Вестинг поджал губы. Его раздражало прежде всего упрямство геолога. Веккер имел право на то, чтобы высказать свое мнение, но он не мог присваивать себе право, принуждать к принятию решений. Ему недоставало уважения. Ни одному молодому ученому из тех, что работали под его, Вестинга, началом, никогда не пришло бы на ум, противоречить ему таким образом.

— Я отклоняю предложение. Наш силовой и временной потенциал ограничен. Мы не можем позволить себе прыжки в сторону — к тому же, если они основаны лишь на шатких предположениях.

— Но это же ограничено! — На этот раз кулак Веккера ударил по столу. — У меня в голове не укладывается, как можно иметь такой узкий горизонт. Речь идет о…

— Замолчите! — на лбу Бронстайна угрожающе разбухли вены, густые брови топорщились. Он смерил Веккера холодным взглядом.

— У Вас, кажется, вошло в обиход, что Вы оперируете невежеством, если сразу не приходите к цели со своими аргументами!

Веккер сглотнул. Его руки обхватили подлокотники.

Анне, на другой стороне навигационного стола, встала и побежала к двери.

— Останьтесь здесь! — загремел бас Бронстайна. Ограниченный? Узкий горизонт? Вестинг был красным как рак. Он знал, что он взял верх и что тактически было мудро перейти на примирительный тон. Но обвинения Веккера задели его словно оплеухи, и ему стоило немалого труда более или менее успокоиться.

— Я повторяю: я не отрицаю, что идея Веккера когда-нибудь потом… когда-нибудь потом окажется плодотворной; но было бы безрассудно делать второй шаг перед первым. Критерием для предпочтения той или иной концепции может… может быть только вопрос о большей непосредственной выгоды. Я…

Комендант движением руки оборвал его на полуслове.

— Я приказываю: Систематическая разведка района посадки и его окружения начнется завтра рано утром в восемь часов по бортовому времени. При всех бурениях необходимо предпринимать особенные меры предосторожности против появления анклавов в грунте, пустот, заледеневших ущелий и тому подобного. Первый слой в буровой машине возьмет на себя Веккер. Чтобы отдохнуть, Веккер немедленно отправиться спать. Вестинг еще сегодня проведет контрольный осмотр буровой машины. Анне и Далберг возьмут на себя определенные в начале задачи. — Совещание закончено.
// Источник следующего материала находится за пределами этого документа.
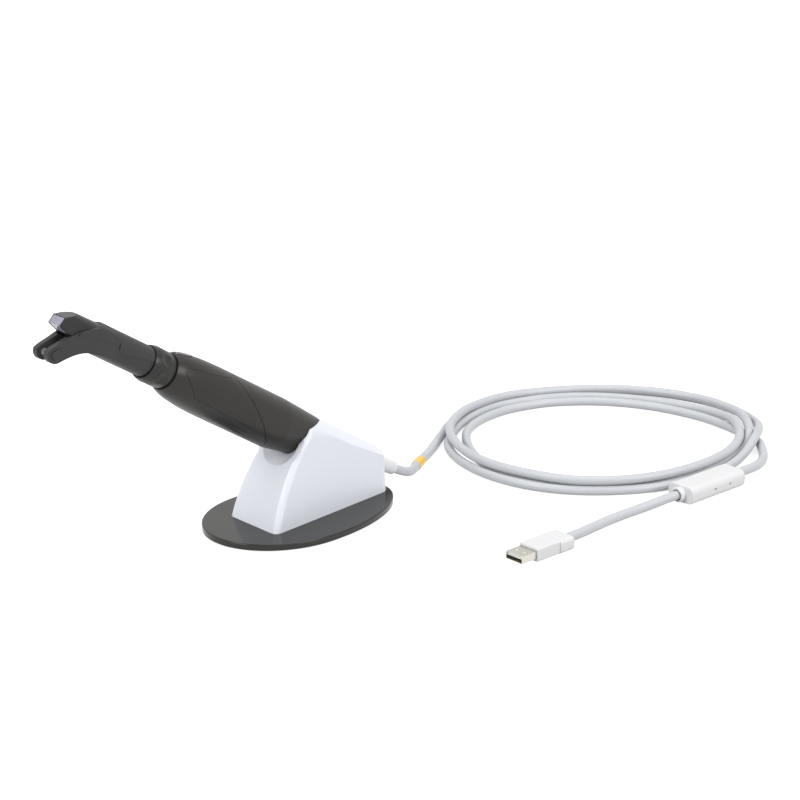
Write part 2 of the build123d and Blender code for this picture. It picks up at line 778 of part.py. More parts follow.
def box_form(inset):
    """Box body with its rounded long sides, smaller all round by the inset."""
    with BuildPart() as body:
        with BuildSketch(Plane(origin=(BOX_X + inset, BOX_Y, BOX_HEIGHT / 2), x_dir=(0, 1, 0), z_dir=(1, 0, 0))):
            RectangleRounded(BOX_WIDTH - 2 * inset, BOX_HEIGHT - 2 * inset, BOX_CORNER - inset)
        extrude(amount=BOX_LENGTH - 2 * inset)
        if not inset:
            fillet(body.faces().filter_by(Axis.X).edges(), 0.8)
    return body.part


box_shell = box_form(0.0) - box_form(BOX_WALL)
cord_ways = [(BOX_X - 1, BOX_WALL + 2), (BOX_X + BOX_LENGTH - BOX_WALL - 1, BOX_WALL + 2)]


def box_half(low, high):
    """Part of the box's shell between two heights, with the cord's ways cut through its ends."""
    with BuildPart() as half:
        add(box_shell)
        with BuildSketch(Plane.XY.offset(low)):
            with Locations((BOX_X + BOX_LENGTH / 2, BOX_Y)):
                Rectangle(BOX_LENGTH + 4, BOX_WIDTH + 4)
        extrude(amount=high - low, mode=Mode.INTERSECT)
        for start, length in cord_ways:
            with BuildSketch(Plane(origin=(start, BOX_Y, BOX_HEIGHT / 2), z_dir=(1, 0, 0))):
                Circle(CORD_R + 0.1)
            extrude(amount=length, mode=Mode.SUBTRACT)
    return half.part


with BuildPart() as box_lower:
    add(box_half(0.0, BOX_SPLIT_Z))

with BuildPart() as box_upper:
    add(box_half(BOX_SPLIT_Z, BOX_HEIGHT))
    with BuildSketch(Plane(origin=(0, BOX_Y - BOX_WIDTH / 2 - 1, 5.6), x_dir=(1, 0, 0), z_dir=(0, 1, 0))):
        with Locations((193.7, 0), (206.6, 0)):
            Circle(0.75)
    extrude(amount=BOX_WALL + 1.5, mode=Mode.SUBTRACT)

with BuildPart() as box_board:
    with BuildSketch(Plane.XY.offset(BOX_WALL)):
        with Locations((BOX_X + BOX_LENGTH / 2, BOX_Y)):
            Rectangle(BOX_LENGTH - 12, BOX_WIDTH - 9.6)
    extrude(amount=1.6)
    with BuildSketch(Plane.XY.offset(BOX_WALL + 1.6)):
        with Locations((BOX_X + BOX_LENGTH / 2, BOX_Y)):
            Rectangle(12, 7)
    extrude(amount=2.0)


def collar(x_from, length):
    """Short round collar where the cord enters the box."""
    with BuildPart() as piece:
        with BuildSketch(Plane(origin=(x_from, BOX_Y, BOX_HEIGHT / 2), z_dir=(1, 0, 0))):
            Circle(COLLAR_R)
        extrude(amount=length)
        fillet(piece.edges().sort_by(Axis.X)[0 if length > 0 and x_from < BOX_X else -1], 0.9)
        with BuildSketch(Plane(origin=(x_from - 1, BOX_Y, BOX_HEIGHT / 2), z_dir=(1, 0, 0))):
            Circle(COLLAR_BORE_R)
        extrude(amount=length + 2, mode=Mode.SUBTRACT)
    return piece.part


with BuildPart() as box_collar_front:
    add(collar(BOX_X - COLLAR_LENGTH, COLLAR_LENGTH))

with BuildPart() as box_collar_rear:
    add(collar(BOX_X + BOX_LENGTH, 2.0))

# Plug: moulded body, metal shell with its tongue and contacts

plug_face = Plane(origin=(PLUG_X, PLUG_Y, PLUG_Z), x_dir=(0, 1, 0), z_dir=(1, 0, 0))

with BuildPart() as plug_body:
    with BuildSketch(plug_face):
        RectangleRounded(PLUG_WIDTH, PLUG_HEIGHT, 1.2)
    extrude(amount=PLUG_FRONT_LENGTH + 1)
    fillet(plug_body.faces().sort_by(Axis.X)[0].edges(), 0.5)
    with BuildSketch(plug_face.offset(PLUG_FRONT_LENGTH)):
        RectangleRounded(PLUG_GRIP_WIDTH, PLUG_GRIP_HEIGHT, 2.6)
    extrude(amount=GRIP_LENGTH)
    fillet(plug_body.faces().sort_by(Axis.X)[-1].edges(), 1.6)
    with BuildSketch(plug_face.offset(-0.1)):
        Rectangle(USB_WIDTH + 0.04, USB_HEIGHT + 0.04)
    extrude(amount=USB_IN + 0.1, mode=Mode.SUBTRACT)

with BuildPart() as plug_shell:
    with BuildSketch(plug_face.offset(-USB_OUT)):
        RectangleRounded(USB_WIDTH, USB_HEIGHT, 0.45)
    extrude(amount=USB_OUT + USB_IN)
    with BuildSketch(plug_face.offset(-USB_OUT)):
        RectangleRounded(USB_WIDTH - 2 * USB_WALL, USB_HEIGHT - 2 * USB_WALL, 0.2)
    extrude(amount=USB_OUT + USB_IN - 1.0, mode=Mode.SUBTRACT)
    with BuildSketch(Plane.XY):
        with Locations((PLUG_X - USB_OUT + 5.2, PLUG_Y + 2.9), (PLUG_X - USB_OUT + 5.2, PLUG_Y - 2.9)):
            Rectangle(2.0, 2.2)
    extrude(amount=10, mode=Mode.SUBTRACT)

with BuildPart() as plug_tongue:
    with BuildSketch(plug_face.offset(-USB_OUT + 0.6)):
        with Locations((0, 0.95)):
            Rectangle(USB_WIDTH - 2 * USB_WALL - 0.4, 2.0)
    extrude(amount=USB_OUT + USB_IN - 1.6)

with BuildPart() as plug_contacts:
    with BuildSketch(plug_face.offset(-USB_OUT + 1.4)):
        with Locations((-3.5, -0.15), (-1.0, -0.15), (1.0, -0.15), (3.5, -0.15)):
            Rectangle(1.0, 0.2)
    extrude(amount=8.0)

pieces = {
    "base_plate": base_plate,
    "base_pad": base_pad,
    "stand_screws": stand_screws,
    "stand_shell": stand_shell,
    "grip_shell": grip_shell,
    "rear_shell": rear_shell,
    "grip_pad_left": grip_pad_left,
    "grip_pad_right": grip_pad_right,
    "status_window": status_window,
    "nose_tube": nose_tube,
    "nose_orings": nose_orings,
    "ring_cushion": ring_cushion,
    "ring_switch": ring_switch,
    "lens_barrel": lens_barrel,
    "front_lens": front_lens,
    "rear_lens": rear_lens,
    "sensor_board": sensor_board,
    "image_sensor": image_sensor,
    "chassis": chassis,
    "main_board": main_board,
    "cable_clamp": cable_clamp,
    "cord_boot": cord_boot,
    "camera_head": camera_head,
    "head_prism": head_prism,
    "light_modules": light_modules,
    "tip_sleeve": tip_sleeve,
    "light_guide_left": light_guide_left,
    "light_guide_right": light_guide_right,
    "light_window_left": light_window_left,
    "light_window_right": light_window_right,
    "cord_lead": cord_lead,
    "cord_coil": cord_coil,
    "cord_loop": cord_loop,
    "cord_plug_lead": cord_plug_lead,
    "marker_sleeve": marker_sleeve,
    "box_lower": box_lower,
    "box_upper": box_upper,
    "box_board": box_board,
    "box_collar_front": box_collar_front,
    "box_collar_rear": box_collar_rear,
    "plug_body": plug_body,
    "plug_shell": plug_shell,
    "plug_tongue": plug_tongue,
    "plug_contacts": plug_contacts,
}

for name, piece in pieces.items():
    piece.part.label = name
    export_step(piece.part, f"parts/{name}.step")
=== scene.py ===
# %% [markdown]
# # A dental camera in its bench stand
#
# A dentist holds this camera over a tooth, and its two arms shine light through the tooth from
# both sides. Between patients it rests in a white stand on a dark plate, with its cord coiled
# beside it. The CAD frame already has every size and place, so this notebook adds what the frame
# lacks: smooth surfaces, softened edges, finishes, the cord's real line and the light.

import json
import math

import bpy
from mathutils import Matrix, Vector


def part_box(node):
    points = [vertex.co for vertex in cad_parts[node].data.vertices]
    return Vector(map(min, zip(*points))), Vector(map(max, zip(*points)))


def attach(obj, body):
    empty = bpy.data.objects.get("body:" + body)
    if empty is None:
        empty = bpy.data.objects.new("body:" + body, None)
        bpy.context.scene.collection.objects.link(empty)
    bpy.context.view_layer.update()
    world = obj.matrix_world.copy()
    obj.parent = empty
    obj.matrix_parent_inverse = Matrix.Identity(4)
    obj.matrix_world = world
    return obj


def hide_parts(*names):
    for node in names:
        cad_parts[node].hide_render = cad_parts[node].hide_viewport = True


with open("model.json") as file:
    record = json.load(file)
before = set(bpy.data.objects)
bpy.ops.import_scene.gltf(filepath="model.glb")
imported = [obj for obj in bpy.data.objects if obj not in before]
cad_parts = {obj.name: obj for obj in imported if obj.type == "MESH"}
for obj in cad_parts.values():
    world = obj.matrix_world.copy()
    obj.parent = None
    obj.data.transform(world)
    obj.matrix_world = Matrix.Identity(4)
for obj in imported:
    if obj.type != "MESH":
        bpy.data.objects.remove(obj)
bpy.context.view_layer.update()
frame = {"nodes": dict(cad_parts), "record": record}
scene = bpy.context.scene
cad = frame["nodes"]
MM = 0.001
body_of_node = {
    node: body for body, members in frame["record"]["behaviour"]["bodies"].items() for node in members
}

# %% [markdown]
# ## Where the photographer stood
#
# The camera comes first, because the cord is checked against what it sees. It looks down at
# 18 degrees from about 1.2 m away, with a long lens, so the stand's sides stay nearly parallel.

# %% Camera
CAMERA_AT = (-0.7377, -0.8870, 0.4523)
CAMERA_TIP = 71.6
CAMERA_TURN = -42.5
LENS = 99
bpy.ops.object.camera_add(
    location=CAMERA_AT, rotation=(math.radians(CAMERA_TIP), 0.0, math.radians(CAMERA_TURN))
)
camera = bpy.context.object
camera.name = "photo_camera"
camera.data.lens = LENS
camera.data.sensor_width = 36
camera.data.clip_end = 30
scene.camera = camera
print("camera at", [round(value, 3) for value in camera.location])

# %% [markdown]
# ## A white sheet and soft light
#
# A product photograph like this one is taken on white paper under large soft lamps. Three wide
# area lamps and a pale world do the same. The white behind the object doesn't come from more
# light, which would bleach the white stand too. Light Path tells the floor and the world when a
# camera ray, a mirror reflection or a refraction looks at them, and only those rays see them
# brightened to white. The floor's diffuse part still takes the object's shadow, but the glow on
# top of it is strong here, so hardly any of the shadow shows. A weaker glow shows more of it, and
# turns the far end of the floor a little grey.

# %% Rays that see the background
def background_rays(tree):
    """Value that is 1 for camera, glossy and transmission rays and 0 for the rest."""
    path = tree.nodes.new("ShaderNodeLightPath")
    add_glossy = tree.nodes.new("ShaderNodeMath")
    add_glossy.operation = "MAXIMUM"
    add_through = tree.nodes.new("ShaderNodeMath")
    add_through.operation = "MAXIMUM"
    tree.links.new(path.outputs["Is Camera Ray"], add_glossy.inputs[0])
    tree.links.new(path.outputs["Is Glossy Ray"], add_glossy.inputs[1])
    tree.links.new(add_glossy.outputs[0], add_through.inputs[0])
    tree.links.new(path.outputs["Is Transmission Ray"], add_through.inputs[1])
    return add_through.outputs[0]


# %% World
ROOM_LIGHT = 0.42
scene.view_settings.view_transform = "Standard"
scene.world = bpy.data.worlds.new("pale_room")
scene.world.use_nodes = True
world_tree = scene.world.node_tree
sky = world_tree.nodes["Background"]
sky_level = world_tree.nodes.new("ShaderNodeMapRange")
world_tree.links.new(background_rays(world_tree), sky_level.inputs["Value"])
sky_level.inputs["To Min"].default_value = ROOM_LIGHT
sky_level.inputs["To Max"].default_value = 1.0
world_tree.links.new(sky_level.outputs["Result"], sky.inputs["Strength"])
sky.inputs["Color"].default_value = (1.0, 1.0, 1.0, 1.0)
print("room light", ROOM_LIGHT)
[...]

Вестинг шел в шлюзовую камеру со смешанными чувствами. Он почувствовал удовлетворение от решения Бронстайна. Солидность, путь маленьких, но уверенных шагов, победила. И утешало то, что комендант наконец-то перешел к жесткому приказному тону. Так должен был действовать хороший руководитель.

Но настроение у него, Вестинга, было испорчено, и он ничего не мог поделать с тем, что у него дрожали руки. «Ограничено… узкий горизонт…», — билось у него в голове. И это именно в его адрес, руководителя самой успешной национальной экспедиции на Марс!

Вестинг остановился перед боксом, в котором находился бур. Геолог позволял себе слишком много. Он не только был неуважительным, но и много мнил о себе и потерял всякий стыд. Было самое время поставить его на место. Нужно было сделать ему предупреждение.

Раздвижная дверь бесшумно отворилась. Вестинг ослепленно закрыл глаза. Подобно огромной фокусирующей линзе, буровая машина впитывала свет и излучала его обратно, разбивая на тысячи кусочков. Его броня была из чистого алмаза.

Вестинг надел скафандр и взял в руки один из специальных передатчиков, которые висели наготове рядом с боксом. Команда управления — послышалось тонкое жужжание, бур засветился темно-красным. По второй команде он вытянул длинное щупальце и тронулся с места, ворочая свое многотонное тело мимо Вестинга в шлюзовую камеру. Он остановился перед внешними перегородками и выкатился, когда они открылись — ископаемое чудовище, которое покидает свою пещеру — наружу на зеленоватую поверхность.

Контрольный осмотр занимал время. Вестинг проверял сложные агрегаты и индикаторы по предписанному алгоритму. Он призывал себя к концентрации, но ему недоставало привычного внутреннего спокойствия. Кончики его пальцев нервно дрожали. Во всем был виноват только геолог. Он действительно заслужил предупреждения!